Amortized O(n): Each element is pushed once and popped at most once → total operations = O(2n) = O(n), even though there's a while loop inside the for loop.
Mental trigger: "Next greater" or "matching brackets" or "nested structure" or "undo the last thing" → Stack.
Decision Flowchart
Does the problem involve matching or validating nested tokens? ├── YES → Bracket Matching template (push openers, pop on closers) └── NO → Does the problem ask for "next greater" or "next smaller" element? ├── YES → Monotonic Stack (decreasing for next greater, increasing for next smaller) └── NO → Does the problem involve evaluating an expression or calculator? ├── YES → Expression Evaluation template (number stack + operator handling) └── NO → Does the problem involve undoing, backtracking, or simplifying? ├── YES → Undo/State template (push valid items, pop to undo) └── NO → Does the problem involve computing areas or spans based on boundaries? ├── YES → Monotonic Stack (histogram pattern) └── NO → Does the problem have nested/recursive structure? ├── YES → State-saving stack (push on open, pop on close) └── NO → Stack probably isn't the right pattern → Consider Queue, Heap, or Two Pointers
Stack Operations Quick Reference
| Operation | Time | Description | Common Pitfall |
|---|---|---|---|
| push(x) | O(1) | Add element to top | Pushing values instead of indices |
| pop() | O(1) | Remove and return top element | Popping from empty stack |
| peek() / top() | O(1) | View top element without removing | Confusing peek with pop |
| isEmpty() | O(1) | Check if stack has elements | Forgetting to check before pop |
| size() | O(1) | Number of elements in stack | Off-by-one in size checks |
One last thing
The stack is deceptively simple — just push and pop.
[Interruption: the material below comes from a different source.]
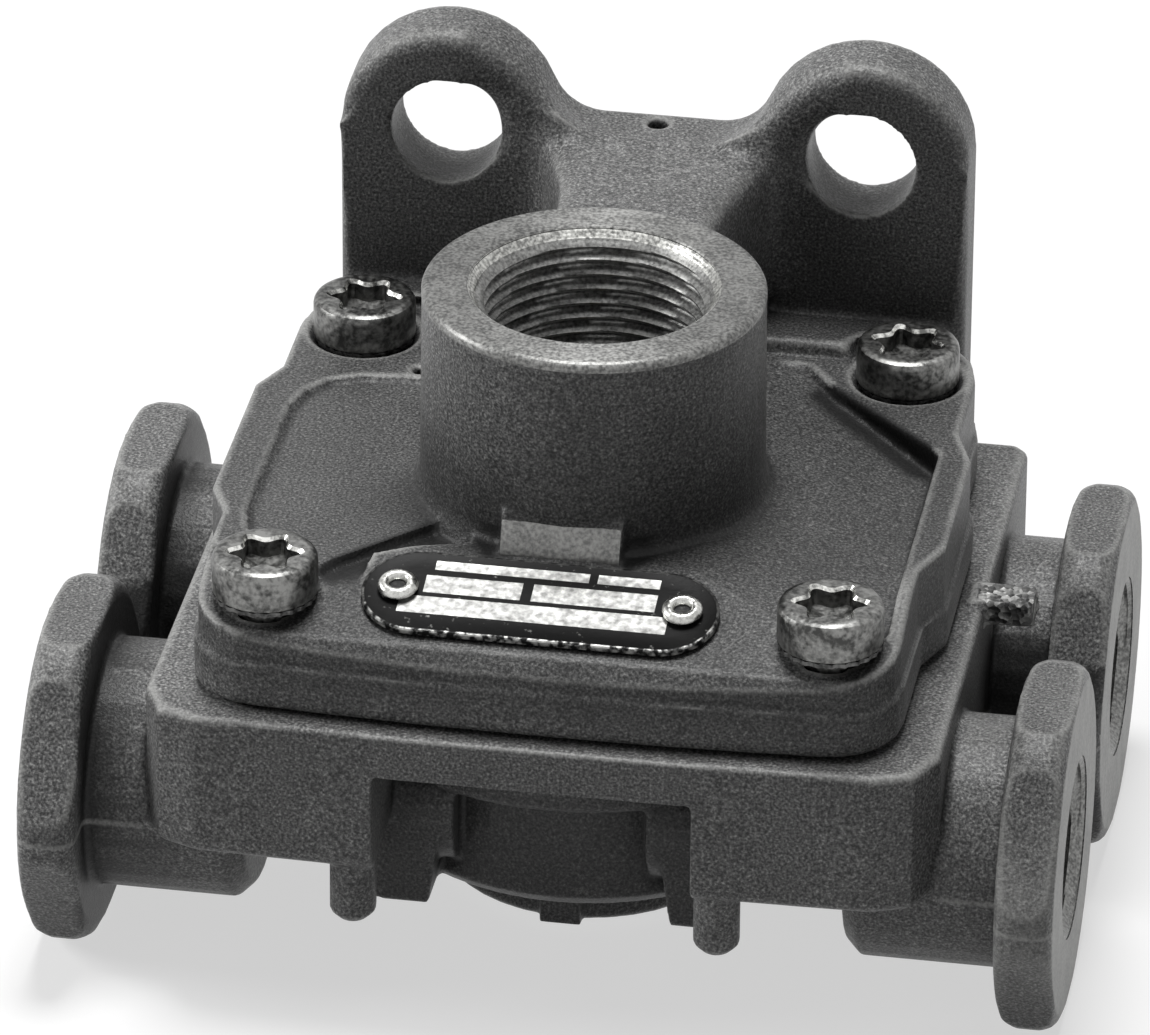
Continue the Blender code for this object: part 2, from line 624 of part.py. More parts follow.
def build_plate_group():
    """Name plate and its two rivets."""
    r = PLATE_WIDTH / 2
    run = PLATE_LENGTH / 2 - r
    mid = plate_middle()
    outline = arc(run, 0, r, -90, 90, 13) + arc(-run, 0, r, 90, 270, 13)
    plate = prism("nameplate", outline, GAP, GAP + PLATE_SHEET, round_top=0.15, steps=1)
    for x in (-RIVET_X, RIVET_X):
        cut(plate, turned("hole", [(0, -1), (RIVET_PIN_R + GAP, -1), (RIVET_PIN_R + GAP, 2),
                                   (0, 2)], 16, centre=(x, 0, 0)))
    place_on_apron(plate, PLATE_X, mid)
    made = [plate]
    for k, x in enumerate((-RIVET_X, RIVET_X)):
        base = GAP + PLATE_SHEET + GAP
        rivet = turned(f"nameplate_rivet_{k + 1}",
                       [(0, -2.4), (RIVET_PIN_R, -2.4), (RIVET_PIN_R, base), (RIVET_R, base),
                        (RIVET_R * 0.86, base + 0.45), (RIVET_R * 0.5, base + 0.8),
                        (0, base + 0.9)], 20)
        place_on_apron(rivet, PLATE_X + x, mid)
        made.append(rivet)
    return made


def build_screws():
    """Four cover screws with socket heads and the washers under them."""
    screws = []
    washers = []
    for k, (x, y, seat) in enumerate(screw_places()):
        under = seat + GAP + WASHER_THICK + GAP
        top = under + SCREW_HEAD_H
        screw = turned(f"cover_screw_{k + 1}",
                       [(0, SCREW_END), (SCREW_R - 0.7, SCREW_END), (SCREW_R, SCREW_END + 0.7),
                        (SCREW_R, under), (SCREW_HEAD_R, under), (SCREW_HEAD_R, top - 0.7),
                        (SCREW_HEAD_R - 0.25, top - 0.25), (SCREW_HEAD_R - 0.8, top), (0, top)], 24,
                       centre=(x, y, 0))
        star = []
        for i in range(24):
            angle = 2 * math.pi * i / 24
            reach = 2.9 if i % 4 in (0, 1) else 2.1
            star.append((x + reach * math.cos(angle), y + reach * math.sin(angle)))
        cut(screw, prism("socket", star, top - 2.0, top + 1))
        screws.append(screw)
        low = seat + GAP
        inner = SCREW_R + GAP + 0.1
        washers.append(turned(f"lock_washer_{k + 1}",
                              [(inner, low), (WASHER_R, low), (WASHER_R, low + WASHER_THICK),
                               (inner, low + WASHER_THICK)], 24, centre=(x, y, 0)))
    return screws, washers


def build_inner_parts():
    """Seal, diaphragm group, spring and exhaust flap group."""
    ring = [(SEAL_R + SEAL_SECTION_R * math.cos(a), FLANGE_TOP - 0.8 + SEAL_SECTION_R * math.sin(a))
            for a in np.linspace(0, 2 * math.pi, 8, endpoint=False)]
    seal = turned("cover_seal", ring, 40)
    top = INLET_SEAT_Z - GAP
    low = top - DIAPHRAGM_THICK
    hole = STEM_R + GAP
    diaphragm = turned("diaphragm", [(hole, low), (DIAPHRAGM_R - 3, low), (DIAPHRAGM_R, low + 0.7),
                                     (DIAPHRAGM_R, low + 1.5), (DIAPHRAGM_R - 3.5, top),
                                     (hole, top)], 40)
    plate_top = low - GAP
    plate_low = plate_top - PLATE_THICK
    cap = top + GAP
    spring_seat = turned("spring_seat", [(0, STEM_END), (STEM_R - 0.5, STEM_END), (STEM_R, STEM_END + 0.6),
                                         (STEM_R, plate_low), (PLATE_R, plate_low),
                                         (PLATE_R, plate_top), (STEM_R, plate_top), (STEM_R, cap),
                                         (STEM_R + 1.6, cap), (STEM_R + 1.6, cap + 0.8),
                                         (0, cap + 0.8)], 24)
    z0 = HUB_TOP + GAP + SPRING_WIRE_R
    z1 = plate_low - GAP - SPRING_WIRE_R
    bm = bmesh.new()
    steps = int(SPRING_TURNS * 12)
    rings = []
    for i in range(steps + 1):
        t = i / steps
        angle = 2 * math.pi * SPRING_TURNS * t
        rise = z0 + (z1 - z0) * t
        across = Vector((math.cos(angle), math.sin(angle), 0))
        rings.append([bm.verts.new(across * (SPRING_R + SPRING_WIRE_R * math.cos(b))
                                   + Vector((0, 0, rise + SPRING_WIRE_R * math.sin(b))))
                      for b in np.linspace(0, 2 * math.pi, 5, endpoint=False)])
    for a, b in zip(rings, rings[1:]):
        for k in range(5):
            j = (k + 1) % 5
            bm.faces.new((a[k], b[k], b[j], a[j]))
    bm.faces.new(rings[0])
    bm.faces.new(rings[-1][::-1])
    spring = add_object("return_spring", bm)
    flap_top = EXHAUST_SHOULDER - GAP
    flap_low = flap_top - FLAP_THICK
    flap = turned("exhaust_flap", [(FLAP_PIN_R + GAP, flap_low), (FLAP_R - 0.6, flap_low),
                                   (FLAP_R, flap_low + 0.5), (FLAP_R, flap_top),
                                   (FLAP_PIN_R + GAP, flap_top)], 32)
    washer_top = flap_low - FLAP_TRAVEL - GAP
    washer_low = washer_top - FLAP_WASHER_THICK
    washer = turned("flap_washer", [(FLAP_PIN_R + GAP, washer_low), (FLAP_WASHER_R, washer_low),
                                    (FLAP_WASHER_R, washer_top), (FLAP_PIN_R + GAP, washer_top)], 24)
    head = washer_low - GAP
    pin = turned("flap_pin", [(0, head - 1.4), (1.9, head - 1.4), (2.6, head - 0.8), (2.6, head),
                              (FLAP_PIN_R, head), (FLAP_PIN_R, -2.3), (0, -2.3)], 24)
    return seal, diaphragm, spring_seat, spring, flap, washer, pin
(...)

But it's the backbone of some of the hardest interview problems (Largest Rectangle, Trapping Rain Water, Basic Calculator). The key isn't memorizing solutions — it's recognizing the LIFO signal in the problem and knowing what to push, when to pop, and what invariant the stack maintains. Master those three decisions, and every stack problem becomes a variation of the same theme.